Synthesis of TiO₂ by anodization of Ti plates to obtain films with nanotubular morphology is one of the most effective strategies to improve the properties of TiO₂. The one-dimensional structure of nanotubes is expected to provide effective charge transport; thus, it can reduce the recombination of electron and hole [10]. On the other hand, doping of TiO₂ with non-metals, such as N, B, C, F, S, or I, can be sought to improve its ability to be activated by visible light illumination. It is also well documented in the literature that loading of metallic cations, such as Pt, Ni, Cu, Zn, Zr, or Fe, can effectively trap and transfer the photo-excited electrons to redox targets [11].

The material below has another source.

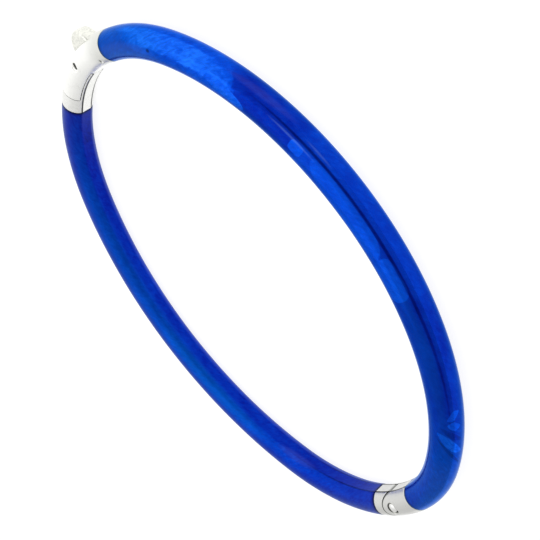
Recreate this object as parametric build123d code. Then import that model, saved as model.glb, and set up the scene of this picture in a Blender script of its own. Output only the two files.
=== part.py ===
from build123d import *
import os
from math import atan2, cos, degrees, radians, sin, sqrt

# ---------------------------------------------------------------------------
# Driving dimensions, in millimetres and degrees.
# The bangle lies flat: its oval is in the XY plane, the clasp is at +X, the
# hinge at -X, the front half on the -Y side and the back half on the +Y side.
# ---------------------------------------------------------------------------

# oval centre line of the tube: tangent arcs, two ends and one side for each half
HALF_LENGTH = 31.0
FRONT_DEPTH = 26.75
BACK_DEPTH = 25.35
CLASP_END_RADIUS = 23.45
HINGE_END_RADIUS = 21.6

# directions, seen from each end arc's centre, where the enamel stops
FRONT_CLASP_BORDER = 16.4
BACK_CLASP_BORDER = 21.0
FRONT_HINGE_BORDER = 11.6
BACK_HINGE_BORDER = 7.7

# D-shaped section: round outside and flat on the side next to the wrist
TUBE_RADIUS = 1.85
FLAT_OFFSET = 1.71
ENAMEL_THICKNESS = 0.35
CORE_WALL = 0.4
PLUG_LENGTH = 3.0

# clasp: its centre line stands a little outside the oval at mid length
CLASP_BULGE = 0.25
SEAM_ALONG = 6.2
SEAM_GAP = 0.06
CHANNEL_HALF_WIDTH = 1.0
TONGUE_HALF_WIDTH = 0.93
TONGUE_TIP = -0.5
TONGUE_TOP = -0.35
TONGUE_NECK = -0.9
TIP_GAP = 0.2
FLOOR_OUT = -0.85
CEILING_OUT = 1.3

# press lever, its pivot and its leaf spring
PIVOT_ALONG = 0.3
PIVOT_OUT = 0.25
LEVER_PIN_RADIUS = 0.42
PIN_RECESS_RADIUS = 0.6
PIN_RECESS_DEPTH = 0.2
LEVER_PIN_SETBACK = 0.1
RUNNING_CLEARANCE = 0.03
LEVER_HALF_WIDTH = 0.92
BOSS_RADIUS = 0.85
ARM_BOTTOM = -0.1
ARM_TOP = 0.4
HOOK_START = 3.18
HOOK_END = 3.95
HOOK_BOTTOM = -0.8
HOOK_PLAY = 0.1
BARB_START = 1.6
RAMP_END = 2.7
TAB_ALONG = -1.95
TAB_OUT = 1.1
TAB_HALF_LENGTH = 2.05
TAB_CROWN = 2.187
TAB_EDGE_ROUND = 0.45
TAB_SKIRT = 0.6
TAB_BASE_START = -3.7
TAB_BASE_OUT = 0.4
TAB_BASE_TOP = 1.1
SLOT_START = -4.2
SLOT_END = 0.95
CAVITY_START = -5.4
SPRING_PIN_ALONG = -5.3
SPRING_PIN_OUT = -1.2
SPRING_PIN_RADIUS = 0.2
SPRING_PIN_END = 1.28
SPRING_RECESS_RADIUS = 0.34
SPRING_RECESS_DEPTH = 0.1
SPRING_THICKNESS = 0.1
SPRING_HALF_WIDTH = 0.7
SPRING_SIDE_GAP = 0.08
SPRING_REACH = -2.6
SPRING_GAP = 0.03
SPRING_EYE_GAP = 0.1

# hinge: round-nosed fork on the front half, lug and socket on the back half
HINGE_PIN_ALONG = 0.4
HINGE_PIN_OUT = 0.1
HINGE_PIN_RADIUS = 0.6
HINGE_HEAD_RADIUS = 0.75
HINGE_RECESS_RADIUS = 0.85
HINGE_RECESS_DEPTH = 0.3
HINGE_PIN_SETBACK = 0.05
NOSE_RADIUS = 1.75
NOSE_GAP = 0.06
COLLAR_GAP = 0.1
STOP_GAP = 0.1
LUG_HALF_WIDTH = 0.57
LUG_GAP = 0.05
OPEN_ANGLE = 42.0
OPEN_MARGIN = 2.5

# axes of the three cross pins as (along, out) places, as in Bend
LEVER_PIVOT = (PIVOT_ALONG, PIVOT_OUT)
SPRING_PIN = (SPRING_PIN_ALONG, SPRING_PIN_OUT)
HINGE_PIN = (HINGE_PIN_ALONG, HINGE_PIN_OUT)

# cutting tools: extra length past a face, past the tube wall, and past a whole fitting
SPARE = 1.0
PAST_WALL = 4.0
BIG = 20.0


# ---------------------------------------------------------------------------
# Geometry of the centre line
# ---------------------------------------------------------------------------


class Bend:
    """A circular stretch of centre line about an axis parallel to Z.

    A place on it is `along`, the arc length anticlockwise from the facing
    direction, and `out`, the distance outside the centre line.
    """

    def __init__(self, x, y, radius, facing=0.0):
        self.x = x
        self.y = y
        self.radius = radius
        self.facing = facing

    def angle(self, along):
        return self.facing + degrees(along / self.radius)

    def place(self, along, out=0.0):
        """Local frame there: X points outwards and Y runs along the tube."""
        turn = Pos(self.x, self.y, 0) * Rot(0, 0, self.angle(along))
        return turn * Pos(self.radius + out, 0, 0)

    def sweep(self, section, start, stop):
        """Carry an XZ section along the bend between two directions in degrees."""
        moved = Pos(self.radius, 0, 0) * section
        solid = revolve(moved, Axis.Z, revolution_arc=stop - start)
        return Pos(self.x, self.y, 0) * Rot(0, 0, start) * solid

    def tube(self, section, start, stop):
        """Carry a section between two places given as arc lengths."""
        return self.sweep(section, self.angle(start), self.angle(stop))

    def block(self, start, stop, low, high, bottom, top):
        """A curved block between two lengths, two offsets and two heights."""
        middle = Pos((low + high) / 2, (bottom + top) / 2)
        section = Plane.XZ * middle * Rectangle(high - low, top - bottom)
        return self.tube(section, start, stop)

    def rod(self, along, out, radius, bottom, top):
        """A round rod parallel to Z."""
        height = top - bottom
        level = Pos(0, 0, bottom + height / 2)
        return self.place(along, out) * level * Cylinder(radius, height)

    def strip(self, first, last, thickness, half_width):
        """A straight leaf between two (along, out) places."""
        a = self.place(*first).position
        b = self.place(*last).position
        span = b - a
        middle = (a + b) / 2
        turn = degrees(atan2(span.Y, span.X))
        return Pos(middle) * Rot(0, 0, turn) * Box(span.length, thickness, 2 * half_width)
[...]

Studies on photocatalytic hydrogen production have been continuously developing for the past decade, mostly based on titania and its various modifications. In a review reported by Zhang et al. (2010), it was particularly highlighted that doping of N onto TiO₂ is subject to instability and relatively low kinetics of photo-oxidation [12]. They also suggested that the addition of metals into photocatalyst composite could increase the stability of N, while, at the same time, hindering electron-hole recombination for better photocatalytic redox kinetics. Metal doping is a practical approach to inhibit the rate of electron-hole recombination so that the lifetime of excitons can be significantly expanded. Metals with higher work functions than TiO₂ such as Pt, Au, Pd, Ni, Cu, and Ag can act as electron trappers to prevent the electron-hole recombination, thereby increasing photocatalytic efficiency [13].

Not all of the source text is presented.